July 15, 2009
A survey in rural Fiji shows that people who received training on managing money and who have bank accounts, are better able to manage their funds and their households are better off.
The survey was conducted in 2007 amongst 400 villagers from 14 villages in the Naitasiri Province. The objective was to measure the impact of financial literacy programmes that were conducted since 2004 in rural Viti Levu and VanuaLevu through the United Nations Development Programme (UNDP)/ANZ Financial Capability Initiative in Fiji.
Under this programme, between 8500-9000 villagers from 347 villages were trained on how to manage money, how to budget money, how to differentiate between needs and wants and other aspects of managing personal finance. Most of these villages are also serviced through the ANZ Rural Banking programme and some 50,000 bank accounts had been opened.
The 2007 survey was conducted by Massey University with support from UNDP Pacific Centre and the National Centre for Small and Microenterprise Development (NCSMED) to measure the impact of the financial literacy training.
“The survey revealed that villagers who attended the financial literacy training programmes had greater financial knowledge in matters like what is a budget and how to prepare one. This knowledge contributed to a change in theirbehaviour as after the training many people started keeping their financial documents,” said the lead researcher, Jonathan Sibley, citing one of the findings of the survey at the Financial Literacy workshop organized by the Pacific Financial Inclusion Programme (PFIP) as part of the Pacific Microfinance Week.

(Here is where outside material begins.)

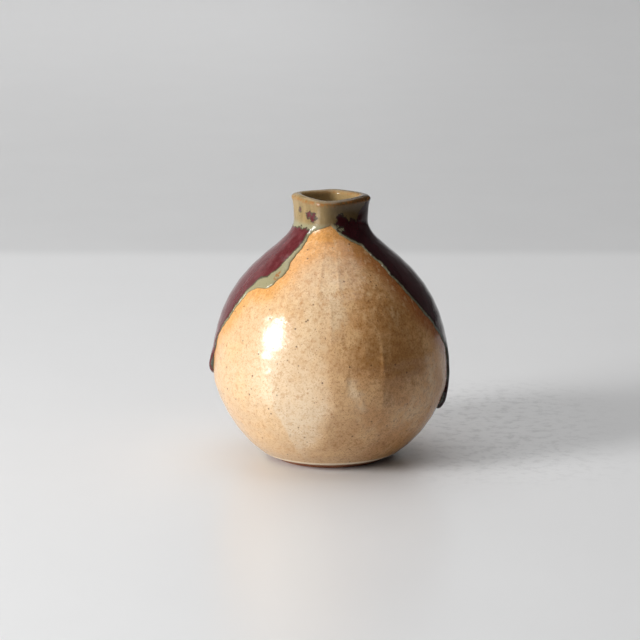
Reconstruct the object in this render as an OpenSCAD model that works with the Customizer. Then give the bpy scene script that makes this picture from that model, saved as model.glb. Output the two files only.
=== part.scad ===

PFIP is a Pacific-wide programme helping provide sustainable financial services to low income households. It is funded by the United Nations Capital Development Fund (UNCDF), European Union and the United Nations Development Programme (UNDP) and operates from the UNDP Pacific Centre.
Another interesting finding of the survey was the way women handled money.
“Women accept a greater responsibility than men for the management of the household’s cash flows and appear to engage in a broader range of income generating activities,” said Mr. Sibley.
Fifty percent of men said they did not plan and spend money while only thirty percent of women behaved similarly.
“More women kept financial records, had household budgets and set financial goals for their households than men.”
The survey findings also showed that while many villagers used store credit to finance their purchases, many had limited understanding of how loans work.
“Villagers who had bank accounts and who had received financial literacy training kept their loan repayments in order. The same result has been obtained during a similar survey in Guadalcanal, Solomon Islands,” said Mr. Sibley.
The survey also revealed that villagers who demonstrated more competent financial behaviour focused more on investment like improving or extending their farms, thereby generating more income.
“What this survey has shown is that villagers with higher functional literacy tend to engage more with the money economy and to seek to enhance financial capability, which leads to greater financial competence and greater household wellbeing.”
“People can be taught how to manage money through financial literacy programmes, their increased financial capability leads them to become more competent at handling money matters and this leads to greater wellbeing of their households.”
The Pacific Microfinance Week ends on Friday. PFIP is one of the sponsors. Tomorrow PFIP will hold a learning event on microinsurance.